What do patients need?
- an explanation for their experience
- to know what they need to do
- to know what you will do for them
- roughly how long
Dealing with these points will usually result in a positive consultation and set the scene. You may decide to cover certain aspects of the problem and set up a series of subsequent appointments to address the important issues.
Set up a series of sessions to cover the areas you have identified as being important to this person. Help them to meet the needs in their life.
How can this person build their life? How can they practice the skills of being well? Pain is a need state and hence there are unmet needs in this person’s life. How can we help the person to reconnect with what is important and take steps each day towards a picture of success? Who can support this journey? What can I offer? These are some of the basic questions.
Pain being related to the perception of threat, we must answer the person’s questions having explained their pain. We must ensure that they understand how they arrived at this point, but then encourage a focus on where they want to go and how to get there.
There maybe a place for medication and other interventions, but the bulk of what the person needs is within their own understanding and their range of choices of how to improve their life. This approach from the outset is empowering and positive. Coaching offers a way to help people achieve results, in particular strengths based coaching that lays the foundation for Pain Coaching together with the latest science of pain.
When you are prepared with your resources, explanations, and choices to offer, the consultations with people suffering chronic pain are taken to a different level. You are offering a positive way forward. Of course, it is up to the person to choose that way, but you know what is possible if they do and how your manner and approach influences this decision. We must love our work.

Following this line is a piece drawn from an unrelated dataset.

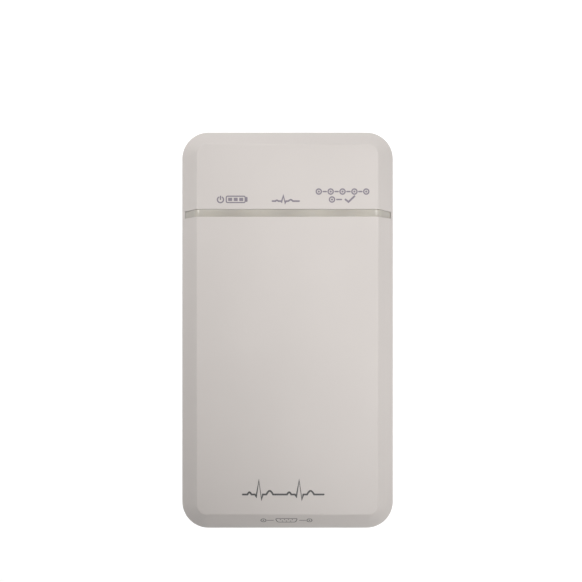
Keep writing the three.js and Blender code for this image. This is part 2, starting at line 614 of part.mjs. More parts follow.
piece('jackscrew_right', jackscrew(JACK_X), nickel);
piece('jack_nut_left', jackNut(-JACK_X), nickel);
piece('jack_nut_right', jackNut(JACK_X), nickel);
// left cell: positive end towards the top end; right cell the other way round
const nubLeft = BAY_Y1 - CONTACT_T - DIMPLE;
const nubRight = BAY_Y0 + CONTACT_T + DIMPLE;
piece('battery_cell_left', cell(-CELL_X, nubLeft, 1), cellSkin);
piece('battery_cell_right', cell(CELL_X, nubRight, -1), cellSkin);
piece('link_contact', link(), nickel);
piece('positive_contact', contact(-CELL_X, true), nickel);
piece('negative_contact', contact(CELL_X, false), nickel);
piece('battery_spring_left', coil(-CELL_X, BAY_Y0 + CONTACT_T, nubLeft - CELL_L), nickel);
piece('battery_spring_right', coil(CELL_X, BAY_Y1 - CONTACT_T, nubRight + CELL_L), nickel);

export default part;
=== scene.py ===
import math

import bpy
import bmesh
from mathutils import Matrix, Vector
from mathutils.geometry import tessellate_polygon


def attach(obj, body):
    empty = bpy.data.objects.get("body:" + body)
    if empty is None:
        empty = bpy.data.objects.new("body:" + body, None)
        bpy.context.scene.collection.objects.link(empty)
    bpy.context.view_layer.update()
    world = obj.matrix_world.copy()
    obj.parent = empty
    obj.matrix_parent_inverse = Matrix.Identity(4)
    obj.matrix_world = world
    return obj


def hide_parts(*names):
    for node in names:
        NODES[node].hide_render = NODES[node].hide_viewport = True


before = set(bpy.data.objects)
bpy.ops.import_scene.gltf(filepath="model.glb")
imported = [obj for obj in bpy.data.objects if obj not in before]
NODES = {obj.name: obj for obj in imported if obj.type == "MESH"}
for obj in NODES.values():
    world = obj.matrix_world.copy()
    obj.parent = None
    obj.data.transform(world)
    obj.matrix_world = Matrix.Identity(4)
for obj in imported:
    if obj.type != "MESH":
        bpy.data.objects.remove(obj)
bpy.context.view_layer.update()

sc = bpy.context.scene

# ------------------------------------------------------------------ dimensions, in millimetres

W, L, R_CORNER = 80.0, 150.0, 10.0
Z_BACK, Z_PART, Z_FACE, WALL = 1.0, 14.5, 29.0, 2.2
CH_LAT, CH_DROP, R_SHOULDER, R_BACK = 5.2, 5.0, 3.6, 3.2
THETA = math.atan2(CH_DROP, CH_LAT)
NORMAL = THETA                                     # tilt of the chamfer's normal from +Z
SHOULDER_LAT = R_SHOULDER * (1 - math.sin(THETA))
MARGIN = CH_LAT + SHOULDER_LAT
HALF_FACE = W / 2 - MARGIN
R_FACE_EDGE = 0.85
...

Take a few moments to consider the answers to: I’d love it if……..
Which seeds are you going to water? Which thoughts will you feed? Because whichever they are, they will grow. What we focus on governs how we feel and the quality of our lives.
Pain Coaching for GPs
Coaching is a skill set that we can incorporate into our day to day approach. We focus on getting the best of the person we are working with by tapping into their strengths and resources. No matter what the start point, we can all improve our lives with the right support and encouragement. As clinicians we can play the encourager: i.e./ in what we say, how we say it and the choices we offer.
A Pain Coach is someone who understands pain and seeks to use this knowledge skilfully to enable another. The approach is steeped in compassion. You can choose this way, and also discover how it helps you develop as a person. Part of being a Pain Coach is learning how to self-care each day, through the day. The importance of this cannot be underestimated. To engage with your work, with the patients and be energised takes skill and practice.